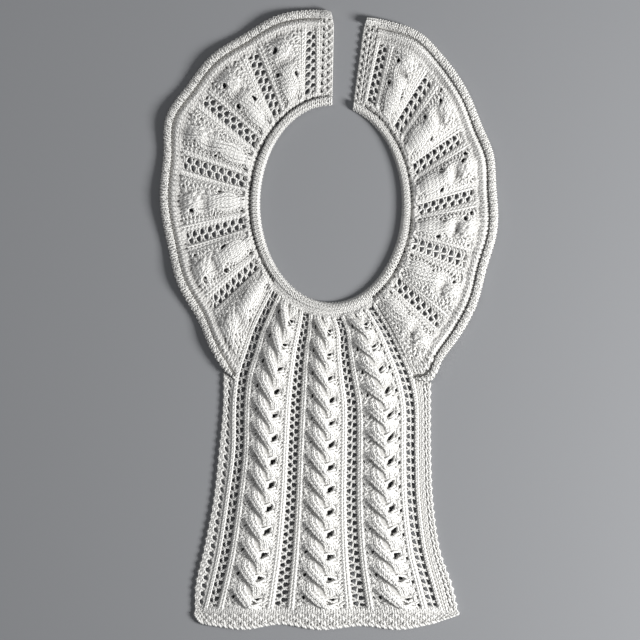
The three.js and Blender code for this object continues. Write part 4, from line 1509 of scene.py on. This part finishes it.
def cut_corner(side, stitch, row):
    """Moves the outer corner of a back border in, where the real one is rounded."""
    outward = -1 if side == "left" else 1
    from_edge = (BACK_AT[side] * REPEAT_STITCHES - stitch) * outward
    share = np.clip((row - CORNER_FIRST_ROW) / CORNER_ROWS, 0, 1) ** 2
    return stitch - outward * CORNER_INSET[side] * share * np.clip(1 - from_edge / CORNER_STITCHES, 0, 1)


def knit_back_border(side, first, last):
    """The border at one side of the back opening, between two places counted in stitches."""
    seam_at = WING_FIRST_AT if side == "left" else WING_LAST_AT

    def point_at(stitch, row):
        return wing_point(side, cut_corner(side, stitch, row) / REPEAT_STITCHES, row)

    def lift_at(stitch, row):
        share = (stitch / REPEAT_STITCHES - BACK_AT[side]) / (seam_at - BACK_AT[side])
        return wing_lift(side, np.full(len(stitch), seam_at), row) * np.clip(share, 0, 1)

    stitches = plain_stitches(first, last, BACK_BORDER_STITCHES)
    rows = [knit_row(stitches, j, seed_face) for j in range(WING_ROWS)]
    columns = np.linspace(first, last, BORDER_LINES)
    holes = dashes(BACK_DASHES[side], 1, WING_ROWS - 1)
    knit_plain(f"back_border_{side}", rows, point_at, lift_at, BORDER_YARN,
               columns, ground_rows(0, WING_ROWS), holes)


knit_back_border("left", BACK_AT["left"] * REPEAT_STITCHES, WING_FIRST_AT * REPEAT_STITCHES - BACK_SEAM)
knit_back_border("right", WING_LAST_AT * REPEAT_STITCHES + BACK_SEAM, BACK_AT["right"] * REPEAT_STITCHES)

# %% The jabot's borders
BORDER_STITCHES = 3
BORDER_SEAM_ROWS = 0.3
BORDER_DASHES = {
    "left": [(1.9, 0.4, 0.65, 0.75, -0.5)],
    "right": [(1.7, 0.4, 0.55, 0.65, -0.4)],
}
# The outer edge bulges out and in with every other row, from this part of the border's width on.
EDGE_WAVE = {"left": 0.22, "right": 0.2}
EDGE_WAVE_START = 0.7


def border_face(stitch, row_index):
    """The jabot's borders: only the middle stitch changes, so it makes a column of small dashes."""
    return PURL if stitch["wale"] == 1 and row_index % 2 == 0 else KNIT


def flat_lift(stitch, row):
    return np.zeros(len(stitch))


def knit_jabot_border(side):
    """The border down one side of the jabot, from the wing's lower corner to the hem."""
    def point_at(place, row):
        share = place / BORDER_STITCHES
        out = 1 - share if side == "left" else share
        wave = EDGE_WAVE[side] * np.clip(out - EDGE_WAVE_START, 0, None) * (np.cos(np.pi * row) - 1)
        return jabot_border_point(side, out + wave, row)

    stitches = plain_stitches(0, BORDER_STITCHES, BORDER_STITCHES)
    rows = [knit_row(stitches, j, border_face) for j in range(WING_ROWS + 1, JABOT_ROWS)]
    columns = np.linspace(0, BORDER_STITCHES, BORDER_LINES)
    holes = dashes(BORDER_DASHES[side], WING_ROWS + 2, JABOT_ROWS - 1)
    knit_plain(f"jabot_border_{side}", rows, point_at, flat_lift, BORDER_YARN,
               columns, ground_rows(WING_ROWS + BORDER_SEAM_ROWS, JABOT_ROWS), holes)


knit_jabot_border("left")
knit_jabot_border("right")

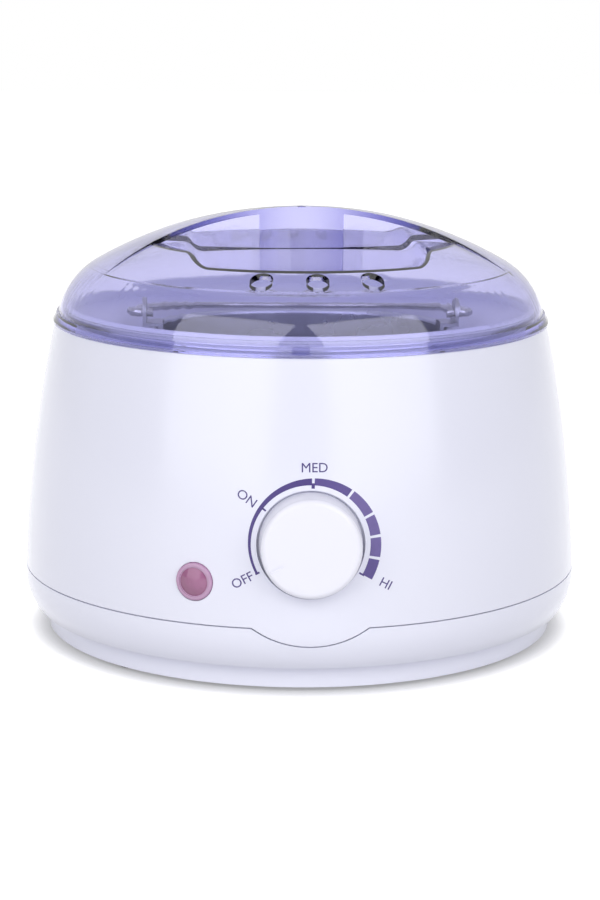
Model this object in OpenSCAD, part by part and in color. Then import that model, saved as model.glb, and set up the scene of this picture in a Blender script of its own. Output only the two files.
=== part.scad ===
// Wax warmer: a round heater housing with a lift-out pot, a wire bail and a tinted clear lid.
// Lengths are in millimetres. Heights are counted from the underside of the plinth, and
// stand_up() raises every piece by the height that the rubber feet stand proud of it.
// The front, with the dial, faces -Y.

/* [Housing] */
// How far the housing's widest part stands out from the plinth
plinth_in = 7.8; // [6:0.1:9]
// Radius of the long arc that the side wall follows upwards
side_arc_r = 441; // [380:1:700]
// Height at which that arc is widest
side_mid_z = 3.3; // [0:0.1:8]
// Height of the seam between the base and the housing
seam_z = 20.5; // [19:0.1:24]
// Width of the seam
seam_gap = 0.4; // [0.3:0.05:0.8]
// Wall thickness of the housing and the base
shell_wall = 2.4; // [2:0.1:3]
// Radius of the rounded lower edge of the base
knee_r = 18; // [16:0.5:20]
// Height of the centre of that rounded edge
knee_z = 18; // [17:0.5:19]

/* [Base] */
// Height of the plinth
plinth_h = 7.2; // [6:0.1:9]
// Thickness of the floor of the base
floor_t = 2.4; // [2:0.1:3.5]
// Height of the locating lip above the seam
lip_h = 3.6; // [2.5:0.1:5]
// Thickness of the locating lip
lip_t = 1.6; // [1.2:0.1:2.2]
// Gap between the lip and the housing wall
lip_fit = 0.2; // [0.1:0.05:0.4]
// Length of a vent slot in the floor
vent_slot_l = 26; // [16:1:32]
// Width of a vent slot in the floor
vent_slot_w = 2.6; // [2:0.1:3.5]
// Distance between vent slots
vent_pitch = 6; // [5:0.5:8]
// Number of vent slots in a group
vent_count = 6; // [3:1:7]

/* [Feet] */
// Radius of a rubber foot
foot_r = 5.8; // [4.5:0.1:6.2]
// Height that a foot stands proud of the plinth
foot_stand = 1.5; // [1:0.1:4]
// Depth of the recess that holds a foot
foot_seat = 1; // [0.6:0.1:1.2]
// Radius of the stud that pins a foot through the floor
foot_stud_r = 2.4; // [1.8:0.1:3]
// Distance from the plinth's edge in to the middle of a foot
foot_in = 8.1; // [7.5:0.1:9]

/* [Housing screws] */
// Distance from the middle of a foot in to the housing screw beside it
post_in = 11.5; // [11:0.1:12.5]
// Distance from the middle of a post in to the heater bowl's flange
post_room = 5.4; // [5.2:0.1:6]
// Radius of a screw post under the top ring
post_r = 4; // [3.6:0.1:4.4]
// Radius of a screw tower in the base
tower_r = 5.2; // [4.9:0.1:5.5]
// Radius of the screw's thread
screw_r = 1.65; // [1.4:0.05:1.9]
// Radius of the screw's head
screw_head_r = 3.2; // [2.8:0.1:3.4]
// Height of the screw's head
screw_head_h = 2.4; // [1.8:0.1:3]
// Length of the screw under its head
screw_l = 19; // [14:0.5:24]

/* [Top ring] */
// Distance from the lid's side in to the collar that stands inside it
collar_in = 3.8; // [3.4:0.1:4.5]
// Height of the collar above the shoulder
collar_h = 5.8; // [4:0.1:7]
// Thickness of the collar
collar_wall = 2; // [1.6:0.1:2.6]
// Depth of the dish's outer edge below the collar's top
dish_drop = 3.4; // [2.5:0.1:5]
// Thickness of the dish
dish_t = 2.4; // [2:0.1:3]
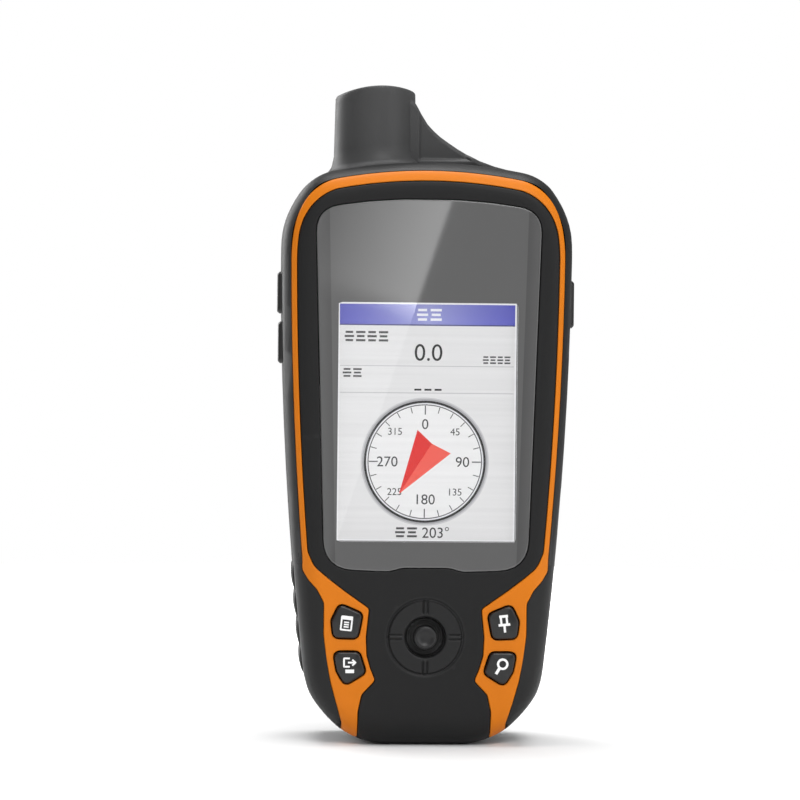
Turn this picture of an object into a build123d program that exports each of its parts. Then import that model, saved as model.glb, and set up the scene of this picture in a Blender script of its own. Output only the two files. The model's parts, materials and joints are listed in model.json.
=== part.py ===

- Exercise brief: Return the material in full, exactly as shown.

- Complete answer:
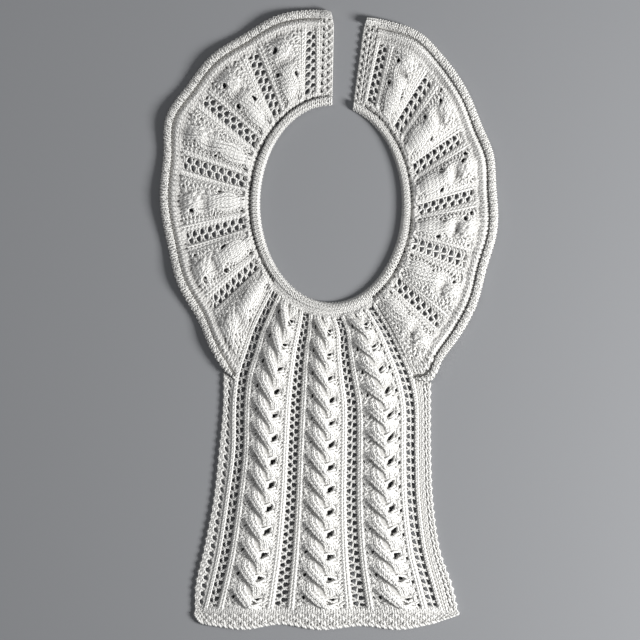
The three.js and Blender code for this object continues. Write part 4, from line 1509 of scene.py on. This part finishes it.
def cut_corner(side, stitch, row):
    """Moves the outer corner of a back border in, where the real one is rounded."""
    outward = -1 if side == "left" else 1
    from_edge = (BACK_AT[side] * REPEAT_STITCHES - stitch) * outward
    share = np.clip((row - CORNER_FIRST_ROW) / CORNER_ROWS, 0, 1) ** 2
    return stitch - outward * CORNER_INSET[side] * share * np.clip(1 - from_edge / CORNER_STITCHES, 0, 1)


def knit_back_border(side, first, last):
    """The border at one side of the back opening, between two places counted in stitches."""
    seam_at = WING_FIRST_AT if side == "left" else WING_LAST_AT

    def point_at(stitch, row):
        return wing_point(side, cut_corner(side, stitch, row) / REPEAT_STITCHES, row)

    def lift_at(stitch, row):
        share = (stitch / REPEAT_STITCHES - BACK_AT[side]) / (seam_at - BACK_AT[side])
        return wing_lift(side, np.full(len(stitch), seam_at), row) * np.clip(share, 0, 1)

    stitches = plain_stitches(first, last, BACK_BORDER_STITCHES)
    rows = [knit_row(stitches, j, seed_face) for j in range(WING_ROWS)]
    columns = np.linspace(first, last, BORDER_LINES)
    holes = dashes(BACK_DASHES[side], 1, WING_ROWS - 1)
    knit_plain(f"back_border_{side}", rows, point_at, lift_at, BORDER_YARN,
               columns, ground_rows(0, WING_ROWS), holes)


knit_back_border("left", BACK_AT["left"] * REPEAT_STITCHES, WING_FIRST_AT * REPEAT_STITCHES - BACK_SEAM)
knit_back_border("right", WING_LAST_AT * REPEAT_STITCHES + BACK_SEAM, BACK_AT["right"] * REPEAT_STITCHES)

# %% The jabot's borders
BORDER_STITCHES = 3
BORDER_SEAM_ROWS = 0.3
BORDER_DASHES = {
    "left": [(1.9, 0.4, 0.65, 0.75, -0.5)],
    "right": [(1.7, 0.4, 0.55, 0.65, -0.4)],
}
# The outer edge bulges out and in with every other row, from this part of the border's width on.
EDGE_WAVE = {"left": 0.22, "right": 0.2}
EDGE_WAVE_START = 0.7


def border_face(stitch, row_index):
    """The jabot's borders: only the middle stitch changes, so it makes a column of small dashes."""
    return PURL if stitch["wale"] == 1 and row_index % 2 == 0 else KNIT


def flat_lift(stitch, row):
    return np.zeros(len(stitch))


def knit_jabot_border(side):
    """The border down one side of the jabot, from the wing's lower corner to the hem."""
    def point_at(place, row):
        share = place / BORDER_STITCHES
        out = 1 - share if side == "left" else share
        wave = EDGE_WAVE[side] * np.clip(out - EDGE_WAVE_START, 0, None) * (np.cos(np.pi * row) - 1)
        return jabot_border_point(side, out + wave, row)

    stitches = plain_stitches(0, BORDER_STITCHES, BORDER_STITCHES)
    rows = [knit_row(stitches, j, border_face) for j in range(WING_ROWS + 1, JABOT_ROWS)]
    columns = np.linspace(0, BORDER_STITCHES, BORDER_LINES)
    holes = dashes(BORDER_DASHES[side], WING_ROWS + 2, JABOT_ROWS - 1)
    knit_plain(f"jabot_border_{side}", rows, point_at, flat_lift, BORDER_YARN,
               columns, ground_rows(WING_ROWS + BORDER_SEAM_ROWS, JABOT_ROWS), holes)


knit_jabot_border("left")
knit_jabot_border("right")

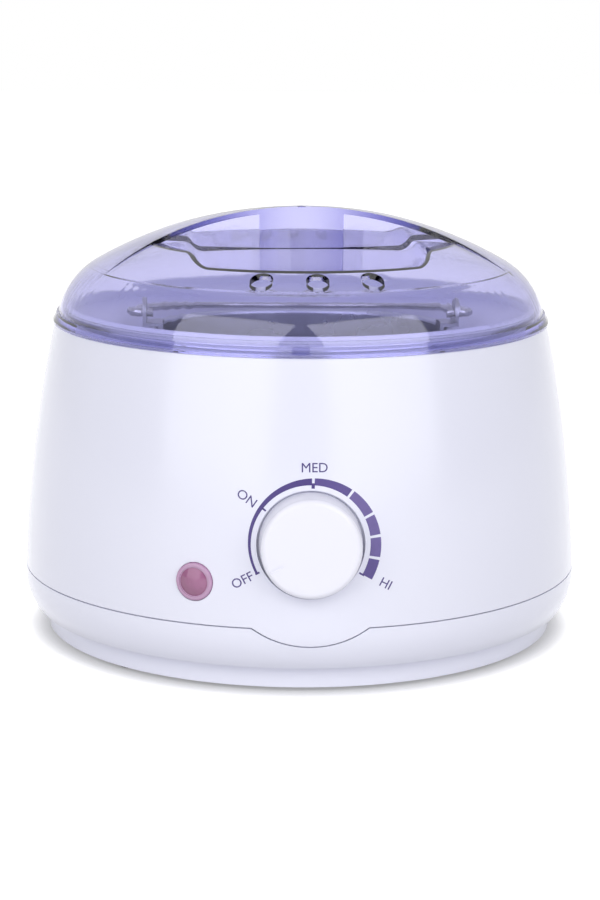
Model this object in OpenSCAD, part by part and in color. Then import that model, saved as model.glb, and set up the scene of this picture in a Blender script of its own. Output only the two files.
=== part.scad ===
// Wax warmer: a round heater housing with a lift-out pot, a wire bail and a tinted clear lid.
// Lengths are in millimetres. Heights are counted from the underside of the plinth, and
// stand_up() raises every piece by the height that the rubber feet stand proud of it.
// The front, with the dial, faces -Y.

/* [Housing] */
// How far the housing's widest part stands out from the plinth
plinth_in = 7.8; // [6:0.1:9]
// Radius of the long arc that the side wall follows upwards
side_arc_r = 441; // [380:1:700]
// Height at which that arc is widest
side_mid_z = 3.3; // [0:0.1:8]
// Height of the seam between the base and the housing
seam_z = 20.5; // [19:0.1:24]
// Width of the seam
seam_gap = 0.4; // [0.3:0.05:0.8]
// Wall thickness of the housing and the base
shell_wall = 2.4; // [2:0.1:3]
// Radius of the rounded lower edge of the base
knee_r = 18; // [16:0.5:20]
// Height of the centre of that rounded edge
knee_z = 18; // [17:0.5:19]

/* [Base] */
// Height of the plinth
plinth_h = 7.2; // [6:0.1:9]
// Thickness of the floor of the base
floor_t = 2.4; // [2:0.1:3.5]
// Height of the locating lip above the seam
lip_h = 3.6; // [2.5:0.1:5]
// Thickness of the locating lip
lip_t = 1.6; // [1.2:0.1:2.2]
// Gap between the lip and the housing wall
lip_fit = 0.2; // [0.1:0.05:0.4]
// Length of a vent slot in the floor
vent_slot_l = 26; // [16:1:32]
// Width of a vent slot in the floor
vent_slot_w = 2.6; // [2:0.1:3.5]
// Distance between vent slots
vent_pitch = 6; // [5:0.5:8]
// Number of vent slots in a group
vent_count = 6; // [3:1:7]

/* [Feet] */
// Radius of a rubber foot
foot_r = 5.8; // [4.5:0.1:6.2]
// Height that a foot stands proud of the plinth
foot_stand = 1.5; // [1:0.1:4]
// Depth of the recess that holds a foot
foot_seat = 1; // [0.6:0.1:1.2]
// Radius of the stud that pins a foot through the floor
foot_stud_r = 2.4; // [1.8:0.1:3]
// Distance from the plinth's edge in to the middle of a foot
foot_in = 8.1; // [7.5:0.1:9]

/* [Housing screws] */
// Distance from the middle of a foot in to the housing screw beside it
post_in = 11.5; // [11:0.1:12.5]
// Distance from the middle of a post in to the heater bowl's flange
post_room = 5.4; // [5.2:0.1:6]
// Radius of a screw post under the top ring
post_r = 4; // [3.6:0.1:4.4]
// Radius of a screw tower in the base
tower_r = 5.2; // [4.9:0.1:5.5]
// Radius of the screw's thread
screw_r = 1.65; // [1.4:0.05:1.9]
// Radius of the screw's head
screw_head_r = 3.2; // [2.8:0.1:3.4]
// Height of the screw's head
screw_head_h = 2.4; // [1.8:0.1:3]
// Length of the screw under its head
screw_l = 19; // [14:0.5:24]

/* [Top ring] */
// Distance from the lid's side in to the collar that stands inside it
collar_in = 3.8; // [3.4:0.1:4.5]
// Height of the collar above the shoulder
collar_h = 5.8; // [4:0.1:7]
// Thickness of the collar
collar_wall = 2; // [1.6:0.1:2.6]
// Depth of the dish's outer edge below the collar's top
dish_drop = 3.4; // [2.5:0.1:5]
// Thickness of the dish
dish_t = 2.4; // [2:0.1:3]
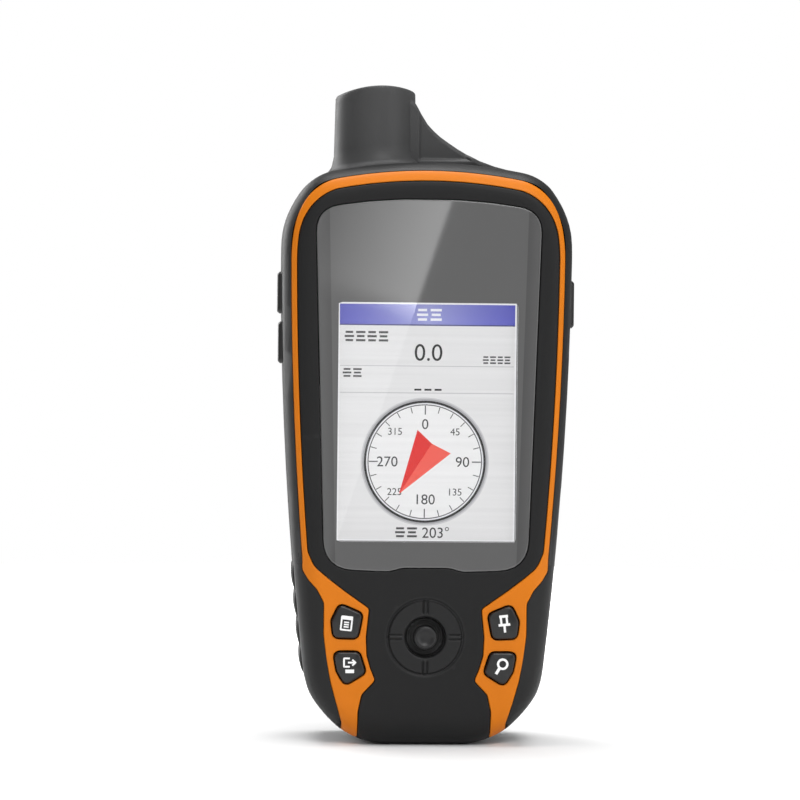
Turn this picture of an object into a build123d program that exports each of its parts. Then import that model, saved as model.glb, and set up the scene of this picture in a Blender script of its own. Output only the two files. The model's parts, materials and joints are listed in model.json.
=== part.py ===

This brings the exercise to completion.